What it comes down to is you have to figure out your own style. Yes, there are rules, and you have to work with them but keep in mind that people have broken these rules time and time again to great effect.


6 thoughts on “Writing 101- The Rules of Writing (and when to break them)

  1. Agreed! This is why I like to think of rules as guidelines. No rule is a 100% ironclad absolute.

    I’m glad you brought up the “show don’t tell” one, because as important as that rule is, there are some occasions where a drawn-out, shoved-in, completely transparent “why don’t you tell me about such-and-such!” scene actually hurts the story more than helps it. Sommmmmetimes, you just gotta tell the info so you can move on. The momentum of the story is more important.

    I’ve actually heard the opposite of #3. I’ve heard “ONLY use said.” Well, not only, but that you should use “said” about 90% of the time, with 9% reserved for “asked,” and 1% for everything else. The reason being that “said” is invisible while every other word (announced, remarked, inquired, pontificated, etc) calls too much attention to itself and disturbs the flow. I get that, which is why I do use “said” most of the time, but I get bored with it after awhile when it’s all “said said said said said.”
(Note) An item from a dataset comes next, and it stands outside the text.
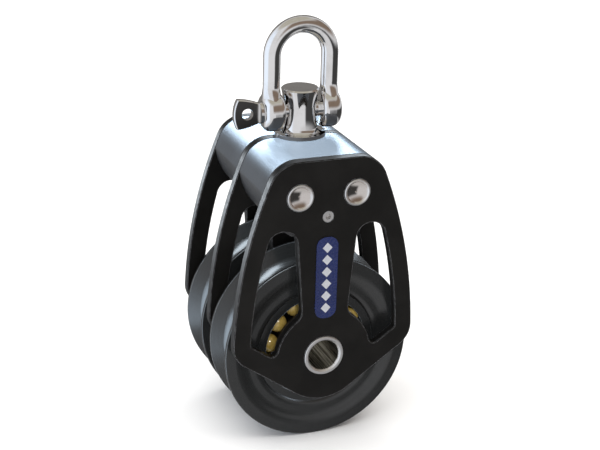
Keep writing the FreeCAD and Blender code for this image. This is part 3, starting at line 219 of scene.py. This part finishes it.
def race_finish(tree):
    """Dull dark anodised aluminium with a grease film."""
    place = tree.place()
    marks = rings(tree, tree.about(place, (0.0, 0.0)), 3000.0)
    return {
        "Base Color": tree.mix(tree.noise(place, 200.0), (0.02, 0.018, 0.015), (0.045, 0.04, 0.034)),
        "Roughness": tree.varied(place, 500.0, 0.3, 0.5),
        "Metallic": 0.4,
        "Normal": tree.bump(marks, 0.005 * MM, 0.5),
    }


def ball_finish(tree):
    """Golden olive bearing polymer with slight marbling."""
    place = tree.place()
    marble = tree.noise(place, 500.0, 4.0, 0.6)
    return {
        "Base Color": tree.mix(tree.ramp(marble, 0.3, 0.7), (0.30, 0.205, 0.045), (0.45, 0.33, 0.095)),
        "Roughness": tree.varied(place, 900.0, 0.16, 0.24),
        "Specular IOR Level": 0.7,
        "Normal": tree.bump(tree.noise(place, 2500.0), 0.004 * MM, 0.4),
    }


def polished(waviness, painted_dark_tab=False):
    """Mirror polished stainless steel with faint marks and smudges; a tab's flat faces are rougher and carry
    a painted dark reflection in their dark grey colour.
    """
    def build(tree):
        place = tree.place()
        smudge = tree.ramp(tree.noise(place, 160.0, 4.0, 0.6), 0.4, 0.7)
        marks = tree.noise(tree.stretched(place, (900.0, 900.0, 6000.0)), 1.0, 3.0, 0.6)
        waves = tree.bump(tree.noise(place, 260.0, 2.0, 0.5), waviness, 0.5)
        colour = tree.mix(smudge, (0.82, 0.815, 0.81), (0.74, 0.73, 0.72))
        smudged = tree.ramp(smudge, 0.0, 1.0, 0.03, 0.08)
        dull = tree.math("ADD", smudged, tree.ramp(marks, 0.5, 0.8, 0.0, 0.03))
        if painted_dark_tab:
            true_normal = tree.node("ShaderNodeNewGeometry").outputs["True Normal"]
            flat = tree.ramp(tree.math("ABSOLUTE", tree.split(true_normal)["Y"]), 0.97, 0.995)
            on_tab = tree.ramp(tree.split(place)["X"], TAB_START - MM, TAB_START, 1.0, 0.0)
            face = tree.math("MULTIPLY", flat, on_tab)
            # painted dark reflection: the tab's flat faces are coloured dark grey
            painted_reflection_grey = tree.mix(tree.noise(place, 700.0, 4.0, 0.6), (0.085, 0.082, 0.08), (0.12, 0.115, 0.11))
            colour = tree.mix(face, colour, painted_reflection_grey)
            dull = tree.ramp(face, 0.0, 1.0, dull, TAB_ROUGHNESS)
        return {
            "Base Color": colour,
            "Metallic": 1.0,
            "Roughness": dull,
            "Normal": tree.bump(marks, 0.0006 * MM, 0.6, normal=waves),
        }
    return build


def axle_finish(tree):
    """Turned stainless steel outside, and painted shade in the bore: a dark colour with light streaks along
    it, partly drawn marks and partly painted reflection.
    """
    place = tree.place()
    radius = tree.about(place, (0.0, 0.0))
    bore = tree.ramp(radius, BORE_RADIUS, BORE_RADIUS + BORE_EDGE, 1.0, 0.0)
    streaks = tree.noise(tree.stretched(place, (1500.0, 30.0, 1500.0)), 1.0, 4.0, 0.7)
    # painted shade and reflection in the bore: dark with light streaks along it
    bore_shade_and_streaks = tree.mix(tree.ramp(streaks, 0.38, 0.66), (0.22, 0.21, 0.18), (0.92, 0.90, 0.84))
    marks = rings(tree, radius, 5000.0)
    tone = tree.mix(tree.varied(place, 300.0, 0.0, 1.0), (0.86, 0.85, 0.84), (0.78, 0.77, 0.76))
    height = tree.mix(bore, marks, streaks)
    return {
        "Base Color": tree.mix(bore, tone, bore_shade_and_streaks),
        "Metallic": 1.0,
        "Roughness": tree.ramp(marks, 0.3, 0.7, 0.34, 0.46),
        "Normal": tree.bump(height, 0.002 * MM, 0.6),
    }


def turned(centre, rough, mirrored=False, hollow=None):
    """Turned stainless steel with fine rings about a line along Y, smoother in its hollow, where a darker
    brown colour is a painted warm reflection and shade.
    """
    def build(tree):
        place = tree.place()
        around = tree.vector("ABSOLUTE", place) if mirrored else place
        radius = tree.about(around, centre)
        along = tree.noise(tree.stretched(place, (300.0, 7000.0, 300.0)), 1.0, 3.0, 0.7)
        marks = tree.math("ADD", rings(tree, radius, 9000.0), along)
        dull = tree.ramp(marks, 0.7, 1.3, *rough)
        tone = tree.varied(place, 300.0, 0.0, 1.0)
        colour = tree.mix(tone, (0.86, 0.85, 0.84), (0.78, 0.77, 0.76))
        if hollow:
            outside = tree.ramp(radius, hollow - HOLLOW_EDGE, hollow + HOLLOW_EDGE)
            dull = tree.ramp(outside, 0.0, 1.0, HOLLOW_ROUGHNESS, dull)
            # painted reflection and shade: the hollow is coloured darker and browner
            colour = tree.mix(outside, (0.64, 0.60, 0.57), colour)
        return {
            "Base Color": colour,
            "Metallic": 1.0,
            "Roughness": dull,
            "Normal": tree.bump(marks, 0.0015 * MM, 0.6),
        }
    return build


def bush_finish(tree):
    """Natural bearing polymer."""
    place = tree.place()
    return {
        "Base Color": tree.mix(tree.noise(place, 300.0, 3.0), (0.62, 0.60, 0.54), (0.74, 0.72, 0.66)),
        "Roughness": tree.varied(place, 1500.0, 0.4, 0.55),
        "Normal": tree.bump(tree.noise(place, 3000.0), 0.008 * MM, 0.5),
    }


def badge_finish(tree):
    """Blue enamel with a slight orange-peel surface."""
    place = tree.place()
    tone = tree.noise(place, 90.0, 3.0, 0.6)
    return {
        "Base Color": tree.mix(tree.ramp(tone, 0.3, 0.7), (0.013, 0.023, 0.108), (0.016, 0.028, 0.128)),
        "Roughness": tree.varied(place, 900.0, 0.24, 0.30),
        "Specular IOR Level": 0.4,
        "Coat Weight": 0.3,
        "Coat Roughness": 0.12,
        "Normal": tree.bump(tree.noise(place, 900.0), 0.004 * MM, 0.3),
    }


def badge_mark_finish(tree):
    """White enamel of the badge's marks."""
    place = tree.place()
    return {
        "Base Color": tree.mix(tree.noise(place, 600.0, 3.0), (0.50, 0.52, 0.58), (0.62, 0.64, 0.68)),
        "Roughness": tree.varied(place, 1200.0, 0.3, 0.42),
        "Normal": tree.bump(tree.noise(place, 2400.0), 0.008 * MM, 0.4),
    }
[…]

    #5 made me chuckle cuz my novel’s opening line is about the weather too, ha. I know this is frowned upon, but it serves a very deliberate purpose in mine.

    Liked by 1 person

    1. Right!?! I mean, okay, I get these rules, I understand their place in the world of writing, but in the grand scheme of things every author has to find their style, and the inherent flow of their story. Rules be damned. Or at least set in the corner to think about what they’ve done.